Toutes les composantes de l’actuelle majorité métropolitaine s’étaient engagées pendant la campagne à faire du retour en régie de la production et distribution de l’eau une des priorités de ce mandat, partant du principe simple que l’eau de la Métropole doit être traitée comme un bien public et pas comme une marchandise.
Tous ceux et celles qui se sont battus pendant des années pour une gestion publique et citoyenne de l’eau devraient se reconnaître dans la forme de régie choisie (une régie à personnalité morale et autonomie financière) qui est celle qui permet d’associer le plus les usager.e.s et les salarié.e.s à sa gestion.
Pour historique qu’il soit, le vote du 14 décembre n’est pas celui qui clôt le débat.

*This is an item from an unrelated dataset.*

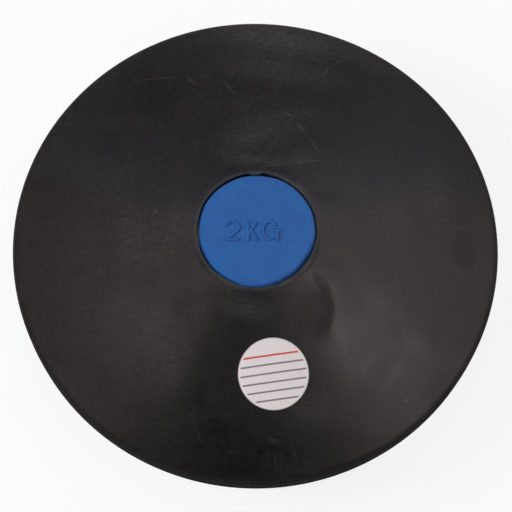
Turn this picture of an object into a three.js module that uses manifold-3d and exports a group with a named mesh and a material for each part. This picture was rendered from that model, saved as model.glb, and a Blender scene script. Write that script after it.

C’est au contraire celui qui nous permet d’entrer dans une nouvelle phase où nous pourrons travailler sur un certain nombre de questions pendant les deux ans qui nous séparent de l’entrée en fonction opérationnelle de la nouvelle régie :
Alors que des marchés financiers déterminent le cours du prix de l’eau dans un certain nombre de pays, que les spéculateurs flairent les bons coups derrière cette «ressource» rare, entraînant misère et territoires désœuvrés derrière eux, comme en Australie, il y a un enjeu planétaire à conserver le statut de ressource universelle à l’eau.
Le marché ne régule pas équitablement, c’est bien tout ce qu’il ne se sait pas faire, et je m’étonne encore qu’on reproduise éternellement ces mêmes erreurs. La cupidité n’a jamais permis les équilibres et le partage, et je plains les écologistes australiens qui ont soutenu la création de tels dérives dans leur pays.
A ceux qui sont toujours inquiets de confier au service public des métiers et missions importantes, je rappelle que si Veolia a pu masquer ses marges importantes dans la facture l’eau, c’est aussi parce que la part «assainissement» de celle-ci, stable et très compétitive, est gérée par une régie publique considérée comme l’une des plus efficaces de France en matière de technique comme de coût.
J’ai toute confiance en Anne Grosperrin pour mener ce nouveau champ des possibles, car cette délibération historique n’est pas un aboutissement mais le début de l’aventure.